- **Information shown**:
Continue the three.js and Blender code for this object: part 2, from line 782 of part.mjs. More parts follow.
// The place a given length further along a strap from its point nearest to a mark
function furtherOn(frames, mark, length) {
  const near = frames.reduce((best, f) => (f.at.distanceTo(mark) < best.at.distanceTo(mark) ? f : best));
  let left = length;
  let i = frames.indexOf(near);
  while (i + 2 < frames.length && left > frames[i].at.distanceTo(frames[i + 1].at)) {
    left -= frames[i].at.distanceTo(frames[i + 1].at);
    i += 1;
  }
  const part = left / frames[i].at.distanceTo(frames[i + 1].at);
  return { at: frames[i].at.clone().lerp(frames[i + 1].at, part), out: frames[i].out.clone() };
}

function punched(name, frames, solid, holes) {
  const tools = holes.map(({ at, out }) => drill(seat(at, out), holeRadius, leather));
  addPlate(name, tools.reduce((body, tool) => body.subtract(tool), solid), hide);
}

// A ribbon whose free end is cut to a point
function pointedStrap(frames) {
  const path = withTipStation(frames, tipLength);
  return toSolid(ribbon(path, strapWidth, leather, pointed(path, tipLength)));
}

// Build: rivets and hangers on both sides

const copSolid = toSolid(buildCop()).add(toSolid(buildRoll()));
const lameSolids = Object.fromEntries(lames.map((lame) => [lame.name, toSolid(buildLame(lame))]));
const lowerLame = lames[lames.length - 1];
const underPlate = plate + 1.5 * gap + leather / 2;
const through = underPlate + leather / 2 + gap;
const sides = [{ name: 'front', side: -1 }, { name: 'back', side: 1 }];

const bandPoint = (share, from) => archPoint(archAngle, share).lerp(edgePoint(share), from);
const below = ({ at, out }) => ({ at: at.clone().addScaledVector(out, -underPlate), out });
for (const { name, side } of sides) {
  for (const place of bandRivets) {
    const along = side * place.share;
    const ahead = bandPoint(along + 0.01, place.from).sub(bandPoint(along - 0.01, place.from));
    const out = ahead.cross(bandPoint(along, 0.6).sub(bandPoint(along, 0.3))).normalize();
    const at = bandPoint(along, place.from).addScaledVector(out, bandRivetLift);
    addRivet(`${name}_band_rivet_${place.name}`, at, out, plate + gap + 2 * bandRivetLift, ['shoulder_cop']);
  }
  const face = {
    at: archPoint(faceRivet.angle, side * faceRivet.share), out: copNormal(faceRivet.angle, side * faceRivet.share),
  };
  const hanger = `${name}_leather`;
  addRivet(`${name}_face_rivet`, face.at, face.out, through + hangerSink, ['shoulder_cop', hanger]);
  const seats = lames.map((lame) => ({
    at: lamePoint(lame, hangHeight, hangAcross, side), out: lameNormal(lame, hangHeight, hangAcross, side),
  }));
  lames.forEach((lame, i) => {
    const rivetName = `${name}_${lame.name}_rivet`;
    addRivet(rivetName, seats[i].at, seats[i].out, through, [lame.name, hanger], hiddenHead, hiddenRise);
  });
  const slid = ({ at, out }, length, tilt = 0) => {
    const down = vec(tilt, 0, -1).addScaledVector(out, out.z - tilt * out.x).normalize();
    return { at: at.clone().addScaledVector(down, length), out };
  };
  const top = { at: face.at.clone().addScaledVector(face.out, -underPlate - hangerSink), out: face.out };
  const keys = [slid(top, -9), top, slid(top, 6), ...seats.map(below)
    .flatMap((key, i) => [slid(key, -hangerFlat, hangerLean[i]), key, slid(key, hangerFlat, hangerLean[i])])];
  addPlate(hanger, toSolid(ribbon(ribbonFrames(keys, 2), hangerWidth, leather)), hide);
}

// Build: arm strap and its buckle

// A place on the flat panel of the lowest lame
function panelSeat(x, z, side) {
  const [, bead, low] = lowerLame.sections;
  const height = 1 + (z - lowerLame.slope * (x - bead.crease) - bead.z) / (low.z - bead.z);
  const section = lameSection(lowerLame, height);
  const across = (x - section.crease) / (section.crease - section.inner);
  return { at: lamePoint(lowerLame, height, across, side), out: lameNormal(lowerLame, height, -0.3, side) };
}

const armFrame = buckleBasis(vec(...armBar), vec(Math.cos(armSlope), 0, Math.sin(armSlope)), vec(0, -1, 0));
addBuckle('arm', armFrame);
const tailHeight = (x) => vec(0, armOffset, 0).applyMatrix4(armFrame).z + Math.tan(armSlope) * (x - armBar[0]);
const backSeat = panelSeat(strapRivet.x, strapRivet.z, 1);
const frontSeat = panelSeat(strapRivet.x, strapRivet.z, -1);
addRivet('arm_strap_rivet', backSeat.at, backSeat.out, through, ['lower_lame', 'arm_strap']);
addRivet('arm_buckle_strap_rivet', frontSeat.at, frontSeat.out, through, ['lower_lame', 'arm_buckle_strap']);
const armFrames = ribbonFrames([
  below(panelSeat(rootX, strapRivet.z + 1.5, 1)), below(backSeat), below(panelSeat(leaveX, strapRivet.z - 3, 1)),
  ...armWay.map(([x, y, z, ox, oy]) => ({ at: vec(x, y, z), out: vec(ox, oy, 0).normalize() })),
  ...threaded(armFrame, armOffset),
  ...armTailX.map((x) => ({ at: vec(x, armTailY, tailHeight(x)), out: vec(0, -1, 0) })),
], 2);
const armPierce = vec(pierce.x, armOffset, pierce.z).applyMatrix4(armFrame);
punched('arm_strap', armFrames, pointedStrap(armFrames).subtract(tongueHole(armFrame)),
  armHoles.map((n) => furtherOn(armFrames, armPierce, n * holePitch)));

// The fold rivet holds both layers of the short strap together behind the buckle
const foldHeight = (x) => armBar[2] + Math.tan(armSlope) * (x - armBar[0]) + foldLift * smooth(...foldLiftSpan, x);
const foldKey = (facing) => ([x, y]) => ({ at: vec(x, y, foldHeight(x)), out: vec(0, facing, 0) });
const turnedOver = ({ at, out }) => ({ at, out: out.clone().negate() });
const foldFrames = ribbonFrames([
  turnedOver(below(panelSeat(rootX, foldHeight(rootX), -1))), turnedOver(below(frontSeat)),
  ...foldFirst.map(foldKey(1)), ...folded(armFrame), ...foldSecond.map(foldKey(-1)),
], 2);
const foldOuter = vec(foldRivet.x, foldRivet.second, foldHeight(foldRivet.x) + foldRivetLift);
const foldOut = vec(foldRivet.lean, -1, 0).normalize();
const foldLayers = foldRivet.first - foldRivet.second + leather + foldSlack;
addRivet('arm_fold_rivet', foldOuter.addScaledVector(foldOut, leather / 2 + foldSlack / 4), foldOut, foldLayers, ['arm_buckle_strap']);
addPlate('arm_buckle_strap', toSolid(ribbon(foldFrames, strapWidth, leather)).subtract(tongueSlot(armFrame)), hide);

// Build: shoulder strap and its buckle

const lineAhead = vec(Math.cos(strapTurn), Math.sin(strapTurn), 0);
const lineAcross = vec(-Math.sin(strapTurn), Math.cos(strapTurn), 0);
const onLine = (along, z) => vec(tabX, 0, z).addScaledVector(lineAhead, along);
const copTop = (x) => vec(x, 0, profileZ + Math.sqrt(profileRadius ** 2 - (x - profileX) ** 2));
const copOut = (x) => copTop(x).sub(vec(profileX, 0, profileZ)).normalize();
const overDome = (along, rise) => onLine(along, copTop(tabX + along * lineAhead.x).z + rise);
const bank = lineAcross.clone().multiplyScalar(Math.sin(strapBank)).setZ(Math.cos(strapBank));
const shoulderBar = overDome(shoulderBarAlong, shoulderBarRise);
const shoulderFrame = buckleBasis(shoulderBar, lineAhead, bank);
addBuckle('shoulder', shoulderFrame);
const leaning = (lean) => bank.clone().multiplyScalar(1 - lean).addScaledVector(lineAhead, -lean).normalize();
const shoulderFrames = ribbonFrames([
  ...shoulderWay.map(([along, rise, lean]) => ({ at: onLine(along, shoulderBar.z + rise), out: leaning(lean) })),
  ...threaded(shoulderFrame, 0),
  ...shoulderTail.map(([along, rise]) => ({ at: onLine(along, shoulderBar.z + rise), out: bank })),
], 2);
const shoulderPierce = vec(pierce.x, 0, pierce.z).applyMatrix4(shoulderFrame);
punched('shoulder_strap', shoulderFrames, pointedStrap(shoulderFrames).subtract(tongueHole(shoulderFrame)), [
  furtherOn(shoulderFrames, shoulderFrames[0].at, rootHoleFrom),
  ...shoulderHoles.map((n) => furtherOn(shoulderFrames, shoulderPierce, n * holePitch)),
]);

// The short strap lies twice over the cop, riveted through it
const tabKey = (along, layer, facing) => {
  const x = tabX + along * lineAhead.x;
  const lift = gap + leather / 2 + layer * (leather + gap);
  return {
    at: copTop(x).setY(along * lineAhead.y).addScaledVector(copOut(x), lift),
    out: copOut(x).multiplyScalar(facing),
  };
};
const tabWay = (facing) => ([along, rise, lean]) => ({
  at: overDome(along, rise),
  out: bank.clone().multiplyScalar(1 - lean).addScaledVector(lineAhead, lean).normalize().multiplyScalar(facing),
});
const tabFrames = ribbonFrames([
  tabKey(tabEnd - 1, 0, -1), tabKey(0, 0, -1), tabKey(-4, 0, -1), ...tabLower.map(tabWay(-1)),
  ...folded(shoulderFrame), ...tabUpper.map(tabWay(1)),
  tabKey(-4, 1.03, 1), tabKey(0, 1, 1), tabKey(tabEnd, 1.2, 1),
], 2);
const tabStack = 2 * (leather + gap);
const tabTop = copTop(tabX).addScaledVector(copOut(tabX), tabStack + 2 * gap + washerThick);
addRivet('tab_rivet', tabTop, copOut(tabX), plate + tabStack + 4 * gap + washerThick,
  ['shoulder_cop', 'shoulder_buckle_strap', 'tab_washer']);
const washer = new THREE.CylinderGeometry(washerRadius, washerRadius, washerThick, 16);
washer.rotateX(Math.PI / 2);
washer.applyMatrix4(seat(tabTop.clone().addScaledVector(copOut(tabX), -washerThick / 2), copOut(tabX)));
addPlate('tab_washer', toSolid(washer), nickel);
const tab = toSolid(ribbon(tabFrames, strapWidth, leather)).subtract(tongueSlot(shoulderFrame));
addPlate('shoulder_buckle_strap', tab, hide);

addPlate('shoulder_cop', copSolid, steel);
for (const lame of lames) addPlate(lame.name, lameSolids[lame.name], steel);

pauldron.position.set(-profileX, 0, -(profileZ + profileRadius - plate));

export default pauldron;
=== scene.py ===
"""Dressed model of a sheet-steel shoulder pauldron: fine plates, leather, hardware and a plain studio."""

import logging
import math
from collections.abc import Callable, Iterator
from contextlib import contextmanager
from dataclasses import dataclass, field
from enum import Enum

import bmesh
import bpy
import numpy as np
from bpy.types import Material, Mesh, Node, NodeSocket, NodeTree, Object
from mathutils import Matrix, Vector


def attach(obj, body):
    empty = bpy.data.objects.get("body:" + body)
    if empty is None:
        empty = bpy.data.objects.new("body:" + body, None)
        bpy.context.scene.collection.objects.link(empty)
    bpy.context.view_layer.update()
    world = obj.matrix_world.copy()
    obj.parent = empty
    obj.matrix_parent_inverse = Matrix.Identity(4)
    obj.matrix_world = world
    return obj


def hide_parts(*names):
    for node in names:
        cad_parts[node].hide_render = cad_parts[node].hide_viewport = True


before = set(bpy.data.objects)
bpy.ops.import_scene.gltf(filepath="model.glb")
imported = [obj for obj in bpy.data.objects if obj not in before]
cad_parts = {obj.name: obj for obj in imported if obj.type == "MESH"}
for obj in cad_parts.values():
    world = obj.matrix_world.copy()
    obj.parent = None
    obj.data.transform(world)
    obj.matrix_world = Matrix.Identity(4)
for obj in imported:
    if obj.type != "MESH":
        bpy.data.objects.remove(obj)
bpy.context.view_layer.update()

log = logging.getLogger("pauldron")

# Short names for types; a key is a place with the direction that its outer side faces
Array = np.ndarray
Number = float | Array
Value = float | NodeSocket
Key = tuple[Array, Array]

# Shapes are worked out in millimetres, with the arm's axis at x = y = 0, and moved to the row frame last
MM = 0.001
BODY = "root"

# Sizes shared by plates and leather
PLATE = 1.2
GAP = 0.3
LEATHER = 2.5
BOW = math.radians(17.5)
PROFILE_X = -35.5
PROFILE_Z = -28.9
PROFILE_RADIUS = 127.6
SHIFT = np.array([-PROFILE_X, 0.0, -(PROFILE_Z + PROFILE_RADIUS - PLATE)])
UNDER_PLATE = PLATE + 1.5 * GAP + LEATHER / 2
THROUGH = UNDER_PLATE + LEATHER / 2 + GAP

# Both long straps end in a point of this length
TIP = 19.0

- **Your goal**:
Reproduce verbatim only the segment of the listing bounded by the line containing "addPlate('shoulder_cop', copSolid, steel);" and the line containing "imported = [obj", with both boundary lines included.

- **Finished task**:
addPlate('shoulder_cop', copSolid, steel);
for (const lame of lames) addPlate(lame.name, lameSolids[lame.name], steel);

pauldron.position.set(-profileX, 0, -(profileZ + profileRadius - plate));

export default pauldron;
=== scene.py ===
"""Dressed model of a sheet-steel shoulder pauldron: fine plates, leather, hardware and a plain studio."""

import logging
import math
from collections.abc import Callable, Iterator
from contextlib import contextmanager
from dataclasses import dataclass, field
from enum import Enum

import bmesh
import bpy
import numpy as np
from bpy.types import Material, Mesh, Node, NodeSocket, NodeTree, Object
from mathutils import Matrix, Vector


def attach(obj, body):
    empty = bpy.data.objects.get("body:" + body)
    if empty is None:
        empty = bpy.data.objects.new("body:" + body, None)
        bpy.context.scene.collection.objects.link(empty)
    bpy.context.view_layer.update()
    world = obj.matrix_world.copy()
    obj.parent = empty
    obj.matrix_parent_inverse = Matrix.Identity(4)
    obj.matrix_world = world
    return obj


def hide_parts(*names):
    for node in names:
        cad_parts[node].hide_render = cad_parts[node].hide_viewport = True


before = set(bpy.data.objects)
bpy.ops.import_scene.gltf(filepath="model.glb")
imported = [obj for obj in bpy.data.objects if obj not in before]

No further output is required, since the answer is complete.